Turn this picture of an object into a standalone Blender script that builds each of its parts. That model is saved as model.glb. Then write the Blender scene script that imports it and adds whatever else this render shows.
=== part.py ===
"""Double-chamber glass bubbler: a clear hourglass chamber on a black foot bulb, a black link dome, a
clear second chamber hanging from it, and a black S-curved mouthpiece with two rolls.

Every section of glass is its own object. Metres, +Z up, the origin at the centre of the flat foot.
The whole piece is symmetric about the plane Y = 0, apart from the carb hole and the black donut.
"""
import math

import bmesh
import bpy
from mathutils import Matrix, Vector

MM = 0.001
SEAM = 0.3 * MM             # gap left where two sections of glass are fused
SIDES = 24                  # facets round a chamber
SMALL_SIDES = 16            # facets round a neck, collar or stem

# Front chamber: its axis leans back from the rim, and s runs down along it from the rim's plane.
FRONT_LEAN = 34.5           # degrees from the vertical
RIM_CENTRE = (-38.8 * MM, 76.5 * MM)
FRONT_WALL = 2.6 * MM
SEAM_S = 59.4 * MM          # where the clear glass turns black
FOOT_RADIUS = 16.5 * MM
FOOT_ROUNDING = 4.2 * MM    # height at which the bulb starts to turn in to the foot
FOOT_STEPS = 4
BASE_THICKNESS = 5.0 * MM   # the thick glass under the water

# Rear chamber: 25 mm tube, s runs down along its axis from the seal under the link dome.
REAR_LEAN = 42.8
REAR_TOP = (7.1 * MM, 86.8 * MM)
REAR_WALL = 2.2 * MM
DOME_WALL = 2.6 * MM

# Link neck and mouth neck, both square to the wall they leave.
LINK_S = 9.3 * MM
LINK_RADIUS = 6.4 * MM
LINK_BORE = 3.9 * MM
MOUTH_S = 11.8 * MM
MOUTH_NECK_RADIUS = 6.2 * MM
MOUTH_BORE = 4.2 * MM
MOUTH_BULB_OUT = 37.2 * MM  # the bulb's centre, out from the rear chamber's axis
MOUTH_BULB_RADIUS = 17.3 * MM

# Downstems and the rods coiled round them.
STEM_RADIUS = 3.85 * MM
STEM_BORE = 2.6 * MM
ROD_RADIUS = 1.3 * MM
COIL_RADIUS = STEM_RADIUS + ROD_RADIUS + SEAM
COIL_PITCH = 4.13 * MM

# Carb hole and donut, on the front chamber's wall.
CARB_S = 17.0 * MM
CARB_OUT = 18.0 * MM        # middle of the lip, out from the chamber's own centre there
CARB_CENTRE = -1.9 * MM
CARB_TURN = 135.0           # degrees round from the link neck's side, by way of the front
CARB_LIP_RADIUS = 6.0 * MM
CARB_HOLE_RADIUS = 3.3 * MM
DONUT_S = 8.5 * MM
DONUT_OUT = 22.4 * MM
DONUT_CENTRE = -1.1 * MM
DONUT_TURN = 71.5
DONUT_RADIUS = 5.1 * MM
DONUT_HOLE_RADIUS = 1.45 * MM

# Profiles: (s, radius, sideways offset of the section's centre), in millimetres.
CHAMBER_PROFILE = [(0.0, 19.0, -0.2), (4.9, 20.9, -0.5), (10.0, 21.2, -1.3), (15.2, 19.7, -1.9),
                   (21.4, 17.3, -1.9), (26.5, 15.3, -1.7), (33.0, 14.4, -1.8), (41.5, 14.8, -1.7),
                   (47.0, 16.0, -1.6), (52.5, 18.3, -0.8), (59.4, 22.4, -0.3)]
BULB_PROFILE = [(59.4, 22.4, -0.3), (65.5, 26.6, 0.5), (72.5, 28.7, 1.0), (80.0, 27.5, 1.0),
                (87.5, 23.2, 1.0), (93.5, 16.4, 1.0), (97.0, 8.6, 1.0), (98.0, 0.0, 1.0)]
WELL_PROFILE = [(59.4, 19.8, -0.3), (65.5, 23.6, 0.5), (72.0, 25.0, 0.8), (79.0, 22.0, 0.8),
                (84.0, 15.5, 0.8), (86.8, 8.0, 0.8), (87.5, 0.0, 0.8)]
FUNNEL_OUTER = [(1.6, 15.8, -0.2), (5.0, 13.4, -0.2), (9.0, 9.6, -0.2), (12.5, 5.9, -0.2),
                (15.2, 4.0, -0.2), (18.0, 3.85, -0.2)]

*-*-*

[Exercise task]
Please transcribe, exactly and with nothing added, the lines from the first line of the material above through the line that contains "SMALL_SIDES = 16".

[The output]
Turn this picture of an object into a standalone Blender script that builds each of its parts. That model is saved as model.glb. Then write the Blender scene script that imports it and adds whatever else this render shows.
=== part.py ===
"""Double-chamber glass bubbler: a clear hourglass chamber on a black foot bulb, a black link dome, a
clear second chamber hanging from it, and a black S-curved mouthpiece with two rolls.

Every section of glass is its own object. Metres, +Z up, the origin at the centre of the flat foot.
The whole piece is symmetric about the plane Y = 0, apart from the carb hole and the black donut.
"""
import math

import bmesh
import bpy
from mathutils import Matrix, Vector

MM = 0.001
SEAM = 0.3 * MM             # gap left where two sections of glass are fused
SIDES = 24                  # facets round a chamber
SMALL_SIDES = 16            # facets round a neck, collar or stem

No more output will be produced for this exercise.